The configuration mainly consists of two prefix strings (prefix-prefixes?) – the rdfNodeNamespacePrefix, and the rdfPredicateNamespacePrefix. On Wikidata, rdfNodeNamespacePrefix is wd (yielding wd: for entities, wdt: for direct claims, wdno: for novalue etc.), while rdfPredicateNamespacePrefix is the empty string (yielding p:, ps:, psv: etc.); whereas on Commons, rdfNodeNamespacePrefix is sdc (yielding sdc: for MediaInfo entities, sdct:, sdcno: etc.), while rdfPredicateNamespacePrefix is also sdc (yielding sdcp:, sdcps:, sdcpsv: etc.). And I think as part of that massive Wikibase change, we accidentally used the predicate prefix rather than the node prefix for the three prefixes which this task is about, even though all of them are nodes and not predicates (statement nodes, reference nodes, and value nodes). If the node prefix is used, they match WDQS again: wds:, wdref:, and wdv:.

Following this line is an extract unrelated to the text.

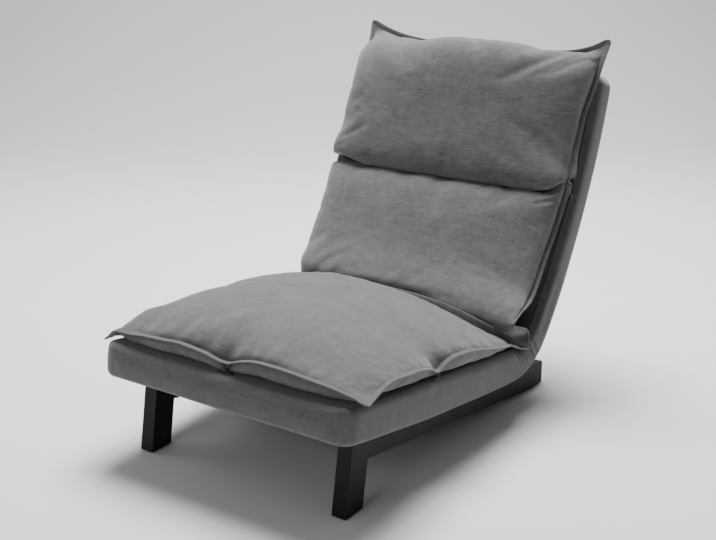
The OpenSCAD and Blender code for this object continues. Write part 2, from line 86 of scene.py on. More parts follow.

The only previous mention of this issue that I’ve found is T297096, reported by @VladimirAlexiev and partially-dismissed by yours truly. The task was about the WBQC RDF export (which is currently unused: T274982); apparently neither of us noticed that the discrepancy also existed with Wikibase itself.
Stability concerns
In T297096#7549331, I wrote that “Prefixes are local to a single RDF document, there’s no requirement to use the same prefix names between different documents as far as I’m aware”. This is half true – in the Wikibase RDF export, I think we’re theoretically free to change the prefixes as we please. I’m sure there are some folks out there who parse the Wikidata RDF dumps with various ill-advised regexes, rather than a proper RDF parser, and who’ve hard-coded the current prefixes (ignoring the @prefix declarations in the output) and who would be broken if we changed the prefixes – but we can follow the usual notification policy to alert them.
But the situation in WDQS is different. Because WDQS allows users to write their SPARQL queries without specifying the standard prefixes (an excellent usability feature – and one that’s implemented in the backend, not in the Wikidata Query UI), changing or removing a prefix runs the risk of breaking existing queries that were relying on that prefix. Adding a new prefix should be possible without breaking any queries, but having two prefixes for the same URI (e.g. s: and wds:) seems unnecessarily confusing. (For the three particular prefixes that this task is concerned with, the number of affected queries is probably relatively low, as these nodes use opaque hashes in the URI and generally wouldn’t be named in a query. But I’m sure there are a few people who query for a hard-coded statement, reference or value node.)
Suggested change
For these reasons, I suggest that Wikibase should change these three prefixes to wds:, wdref: and wdv:, to match both its own former output (prior to August 2019) and the Wikidata Query Service. We should treat this as either a significant or breaking change per the stable interface policy (to be decided), announce it in advance, and give users the opportunity to test the new behavior on Test Wikidata first, as per the usual procedure. (There’s no Test Wikidata Query Service, but as the change wouldn’t affect the query service, that should be fine.)
$buggyNodePrefix = $tmpFeatureFlag ? $nodeNamespacePrefix : $predicateNamespacePrefix; $this->statementNamespaceNames[$repositoryOrSourceName] = [ self::NS_STATEMENT => $buggyNodePrefix . self::NS_STATEMENT, self::NS_REFERENCE => $buggyNodePrefix . self::NS_REFERENCE, self::NS_VALUE => $buggyNodePrefix . self::NS_VALUE, ];